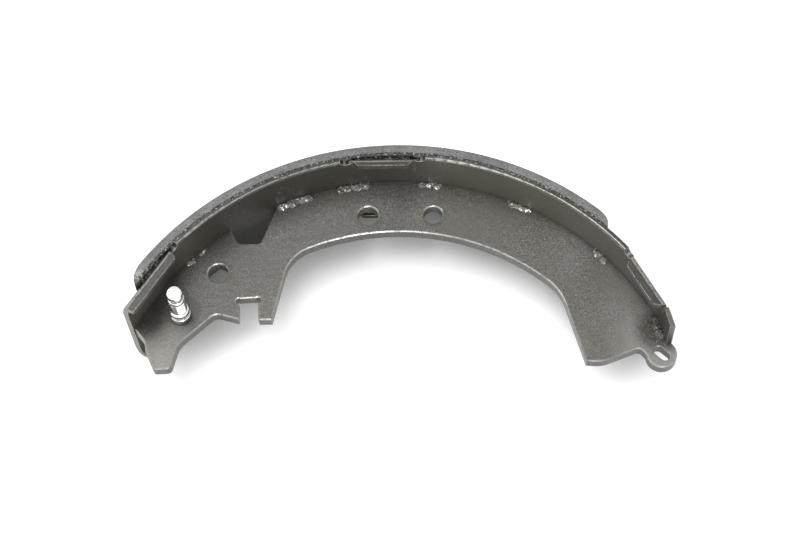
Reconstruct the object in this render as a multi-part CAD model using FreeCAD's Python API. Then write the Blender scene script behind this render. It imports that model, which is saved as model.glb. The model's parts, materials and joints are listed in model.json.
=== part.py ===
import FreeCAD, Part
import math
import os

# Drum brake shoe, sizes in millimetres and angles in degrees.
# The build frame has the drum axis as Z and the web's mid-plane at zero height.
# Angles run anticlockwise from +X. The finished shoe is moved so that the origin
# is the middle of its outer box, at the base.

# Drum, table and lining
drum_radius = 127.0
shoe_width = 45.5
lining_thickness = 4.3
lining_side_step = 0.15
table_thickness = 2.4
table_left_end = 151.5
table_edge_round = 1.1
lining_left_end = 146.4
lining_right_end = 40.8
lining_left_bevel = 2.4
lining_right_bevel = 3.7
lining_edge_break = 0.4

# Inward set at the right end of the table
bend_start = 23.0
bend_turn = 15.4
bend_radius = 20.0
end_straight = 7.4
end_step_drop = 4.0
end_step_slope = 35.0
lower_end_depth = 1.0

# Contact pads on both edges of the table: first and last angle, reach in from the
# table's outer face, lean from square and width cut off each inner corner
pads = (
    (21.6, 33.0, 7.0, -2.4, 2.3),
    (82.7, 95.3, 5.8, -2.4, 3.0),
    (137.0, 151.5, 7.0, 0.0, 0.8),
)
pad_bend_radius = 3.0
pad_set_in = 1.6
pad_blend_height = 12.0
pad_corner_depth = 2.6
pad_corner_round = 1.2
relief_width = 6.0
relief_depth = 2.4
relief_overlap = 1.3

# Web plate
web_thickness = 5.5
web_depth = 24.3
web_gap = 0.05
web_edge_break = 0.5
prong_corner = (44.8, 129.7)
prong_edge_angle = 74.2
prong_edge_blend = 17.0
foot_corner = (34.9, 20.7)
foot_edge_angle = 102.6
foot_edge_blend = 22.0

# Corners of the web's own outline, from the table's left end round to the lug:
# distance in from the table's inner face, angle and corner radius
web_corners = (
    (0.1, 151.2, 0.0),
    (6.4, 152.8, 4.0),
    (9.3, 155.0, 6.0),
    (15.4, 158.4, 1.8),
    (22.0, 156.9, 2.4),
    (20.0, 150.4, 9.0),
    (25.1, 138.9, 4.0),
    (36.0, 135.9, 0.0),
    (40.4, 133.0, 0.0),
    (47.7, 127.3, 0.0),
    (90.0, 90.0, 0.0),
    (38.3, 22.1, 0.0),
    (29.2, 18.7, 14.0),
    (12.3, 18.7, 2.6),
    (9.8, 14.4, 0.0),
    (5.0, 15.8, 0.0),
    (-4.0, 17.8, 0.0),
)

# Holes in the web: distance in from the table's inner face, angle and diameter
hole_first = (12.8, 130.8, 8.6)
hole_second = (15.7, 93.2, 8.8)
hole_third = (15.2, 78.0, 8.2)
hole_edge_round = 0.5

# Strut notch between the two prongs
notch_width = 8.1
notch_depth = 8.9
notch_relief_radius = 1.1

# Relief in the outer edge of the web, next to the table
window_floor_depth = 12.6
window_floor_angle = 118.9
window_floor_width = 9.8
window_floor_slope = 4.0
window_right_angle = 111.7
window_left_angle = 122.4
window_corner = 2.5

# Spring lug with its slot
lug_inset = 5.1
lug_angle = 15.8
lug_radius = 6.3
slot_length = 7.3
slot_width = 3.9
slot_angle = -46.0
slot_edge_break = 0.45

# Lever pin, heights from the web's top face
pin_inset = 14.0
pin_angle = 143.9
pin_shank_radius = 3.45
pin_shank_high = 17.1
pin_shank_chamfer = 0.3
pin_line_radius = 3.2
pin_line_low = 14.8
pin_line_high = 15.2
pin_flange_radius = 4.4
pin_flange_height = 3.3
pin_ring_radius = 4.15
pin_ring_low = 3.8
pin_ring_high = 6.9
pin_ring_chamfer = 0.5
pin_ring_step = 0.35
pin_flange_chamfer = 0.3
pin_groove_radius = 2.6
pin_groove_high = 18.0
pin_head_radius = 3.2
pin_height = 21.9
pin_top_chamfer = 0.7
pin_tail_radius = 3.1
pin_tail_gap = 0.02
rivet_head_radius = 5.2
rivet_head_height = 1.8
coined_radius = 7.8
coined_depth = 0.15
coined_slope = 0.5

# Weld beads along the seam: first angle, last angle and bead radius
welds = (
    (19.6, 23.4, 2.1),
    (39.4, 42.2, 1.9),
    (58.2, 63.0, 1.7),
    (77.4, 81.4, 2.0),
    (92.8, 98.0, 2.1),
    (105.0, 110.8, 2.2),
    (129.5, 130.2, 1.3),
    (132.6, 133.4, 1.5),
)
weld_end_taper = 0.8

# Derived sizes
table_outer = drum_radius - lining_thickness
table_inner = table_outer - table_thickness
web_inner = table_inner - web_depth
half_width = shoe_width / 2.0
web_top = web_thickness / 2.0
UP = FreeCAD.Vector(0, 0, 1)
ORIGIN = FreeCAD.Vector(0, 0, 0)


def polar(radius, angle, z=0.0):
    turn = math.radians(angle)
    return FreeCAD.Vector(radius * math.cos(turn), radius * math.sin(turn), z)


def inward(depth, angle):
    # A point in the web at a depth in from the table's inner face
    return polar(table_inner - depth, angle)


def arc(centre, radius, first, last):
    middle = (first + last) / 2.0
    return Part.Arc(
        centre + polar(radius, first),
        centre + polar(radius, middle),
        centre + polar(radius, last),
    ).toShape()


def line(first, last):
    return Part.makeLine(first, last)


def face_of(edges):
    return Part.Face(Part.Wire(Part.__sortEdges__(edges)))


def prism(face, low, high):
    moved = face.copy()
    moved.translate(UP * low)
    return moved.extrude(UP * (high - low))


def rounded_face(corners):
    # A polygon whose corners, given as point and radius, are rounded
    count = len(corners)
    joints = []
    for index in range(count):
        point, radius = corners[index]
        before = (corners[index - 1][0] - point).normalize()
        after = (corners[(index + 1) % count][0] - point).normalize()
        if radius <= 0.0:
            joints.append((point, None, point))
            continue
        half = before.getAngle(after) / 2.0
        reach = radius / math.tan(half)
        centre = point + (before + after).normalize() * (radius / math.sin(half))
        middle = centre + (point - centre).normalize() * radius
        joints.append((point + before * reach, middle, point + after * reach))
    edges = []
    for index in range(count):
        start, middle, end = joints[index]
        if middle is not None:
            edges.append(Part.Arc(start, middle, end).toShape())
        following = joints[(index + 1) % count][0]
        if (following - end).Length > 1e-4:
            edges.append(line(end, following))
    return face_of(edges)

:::

Return what is listed above, exactly and completely.

§ SOLVED EXERCISE
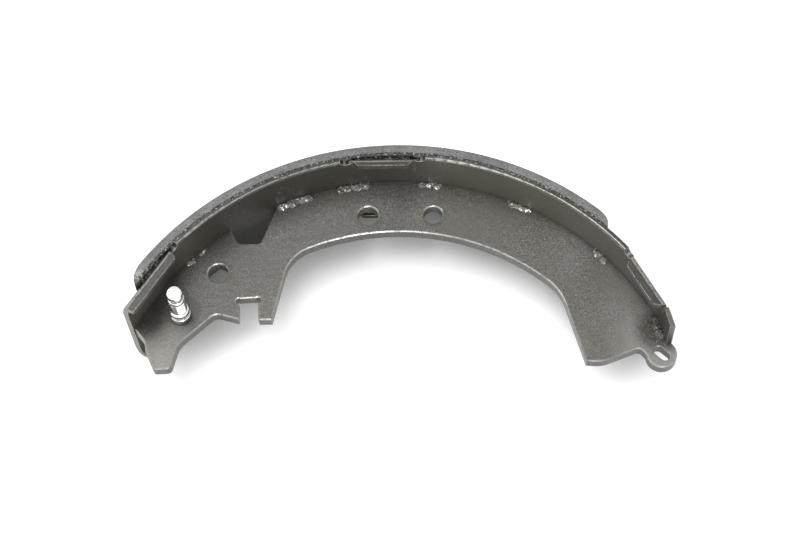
Reconstruct the object in this render as a multi-part CAD model using FreeCAD's Python API. Then write the Blender scene script behind this render. It imports that model, which is saved as model.glb. The model's parts, materials and joints are listed in model.json.
=== part.py ===
import FreeCAD, Part
import math
import os

# Drum brake shoe, sizes in millimetres and angles in degrees.
# The build frame has the drum axis as Z and the web's mid-plane at zero height.
# Angles run anticlockwise from +X. The finished shoe is moved so that the origin
# is the middle of its outer box, at the base.

# Drum, table and lining
drum_radius = 127.0
shoe_width = 45.5
lining_thickness = 4.3
lining_side_step = 0.15
table_thickness = 2.4
table_left_end = 151.5
table_edge_round = 1.1
lining_left_end = 146.4
lining_right_end = 40.8
lining_left_bevel = 2.4
lining_right_bevel = 3.7
lining_edge_break = 0.4

# Inward set at the right end of the table
bend_start = 23.0
bend_turn = 15.4
bend_radius = 20.0
end_straight = 7.4
end_step_drop = 4.0
end_step_slope = 35.0
lower_end_depth = 1.0

# Contact pads on both edges of the table: first and last angle, reach in from the
# table's outer face, lean from square and width cut off each inner corner
pads = (
    (21.6, 33.0, 7.0, -2.4, 2.3),
    (82.7, 95.3, 5.8, -2.4, 3.0),
    (137.0, 151.5, 7.0, 0.0, 0.8),
)
pad_bend_radius = 3.0
pad_set_in = 1.6
pad_blend_height = 12.0
pad_corner_depth = 2.6
pad_corner_round = 1.2
relief_width = 6.0
relief_depth = 2.4
relief_overlap = 1.3

# Web plate
web_thickness = 5.5
web_depth = 24.3
web_gap = 0.05
web_edge_break = 0.5
prong_corner = (44.8, 129.7)
prong_edge_angle = 74.2
prong_edge_blend = 17.0
foot_corner = (34.9, 20.7)
foot_edge_angle = 102.6
foot_edge_blend = 22.0

# Corners of the web's own outline, from the table's left end round to the lug:
# distance in from the table's inner face, angle and corner radius
web_corners = (
    (0.1, 151.2, 0.0),
    (6.4, 152.8, 4.0),
    (9.3, 155.0, 6.0),
    (15.4, 158.4, 1.8),
    (22.0, 156.9, 2.4),
    (20.0, 150.4, 9.0),
    (25.1, 138.9, 4.0),
    (36.0, 135.9, 0.0),
    (40.4, 133.0, 0.0),
    (47.7, 127.3, 0.0),
    (90.0, 90.0, 0.0),
    (38.3, 22.1, 0.0),
    (29.2, 18.7, 14.0),
    (12.3, 18.7, 2.6),
    (9.8, 14.4, 0.0),
    (5.0, 15.8, 0.0),
    (-4.0, 17.8, 0.0),
)

# Holes in the web: distance in from the table's inner face, angle and diameter
hole_first = (12.8, 130.8, 8.6)
hole_second = (15.7, 93.2, 8.8)
hole_third = (15.2, 78.0, 8.2)
hole_edge_round = 0.5

# Strut notch between the two prongs
notch_width = 8.1
notch_depth = 8.9
notch_relief_radius = 1.1

# Relief in the outer edge of the web, next to the table
window_floor_depth = 12.6
window_floor_angle = 118.9
window_floor_width = 9.8
window_floor_slope = 4.0
window_right_angle = 111.7
window_left_angle = 122.4
window_corner = 2.5

# Spring lug with its slot
lug_inset = 5.1
lug_angle = 15.8
lug_radius = 6.3
slot_length = 7.3
slot_width = 3.9
slot_angle = -46.0
slot_edge_break = 0.45

# Lever pin, heights from the web's top face
pin_inset = 14.0
pin_angle = 143.9
pin_shank_radius = 3.45
pin_shank_high = 17.1
pin_shank_chamfer = 0.3
pin_line_radius = 3.2
pin_line_low = 14.8
pin_line_high = 15.2
pin_flange_radius = 4.4
pin_flange_height = 3.3
pin_ring_radius = 4.15
pin_ring_low = 3.8
pin_ring_high = 6.9
pin_ring_chamfer = 0.5
pin_ring_step = 0.35
pin_flange_chamfer = 0.3
pin_groove_radius = 2.6
pin_groove_high = 18.0
pin_head_radius = 3.2
pin_height = 21.9
pin_top_chamfer = 0.7
pin_tail_radius = 3.1
pin_tail_gap = 0.02
rivet_head_radius = 5.2
rivet_head_height = 1.8
coined_radius = 7.8
coined_depth = 0.15
coined_slope = 0.5

# Weld beads along the seam: first angle, last angle and bead radius
welds = (
    (19.6, 23.4, 2.1),
    (39.4, 42.2, 1.9),
    (58.2, 63.0, 1.7),
    (77.4, 81.4, 2.0),
    (92.8, 98.0, 2.1),
    (105.0, 110.8, 2.2),
    (129.5, 130.2, 1.3),
    (132.6, 133.4, 1.5),
)
weld_end_taper = 0.8

# Derived sizes
table_outer = drum_radius - lining_thickness
table_inner = table_outer - table_thickness
web_inner = table_inner - web_depth
half_width = shoe_width / 2.0
web_top = web_thickness / 2.0
UP = FreeCAD.Vector(0, 0, 1)
ORIGIN = FreeCAD.Vector(0, 0, 0)


def polar(radius, angle, z=0.0):
    turn = math.radians(angle)
    return FreeCAD.Vector(radius * math.cos(turn), radius * math.sin(turn), z)


def inward(depth, angle):
    # A point in the web at a depth in from the table's inner face
    return polar(table_inner - depth, angle)


def arc(centre, radius, first, last):
    middle = (first + last) / 2.0
    return Part.Arc(
        centre + polar(radius, first),
        centre + polar(radius, middle),
        centre + polar(radius, last),
    ).toShape()


def line(first, last):
    return Part.makeLine(first, last)


def face_of(edges):
    return Part.Face(Part.Wire(Part.__sortEdges__(edges)))


def prism(face, low, high):
    moved = face.copy()
    moved.translate(UP * low)
    return moved.extrude(UP * (high - low))


def rounded_face(corners):
    # A polygon whose corners, given as point and radius, are rounded
    count = len(corners)
    joints = []
    for index in range(count):
        point, radius = corners[index]
        before = (corners[index - 1][0] - point).normalize()
        after = (corners[(index + 1) % count][0] - point).normalize()
        if radius <= 0.0:
            joints.append((point, None, point))
            continue
        half = before.getAngle(after) / 2.0
        reach = radius / math.tan(half)
        centre = point + (before + after).normalize() * (radius / math.sin(half))
        middle = centre + (point - centre).normalize() * radius
        joints.append((point + before * reach, middle, point + after * reach))
    edges = []
    for index in range(count):
        start, middle, end = joints[index]
        if middle is not None:
            edges.append(Part.Arc(start, middle, end).toShape())
        following = joints[(index + 1) % count][0]
        if (following - end).Length > 1e-4:
            edges.append(line(end, following))
    return face_of(edges)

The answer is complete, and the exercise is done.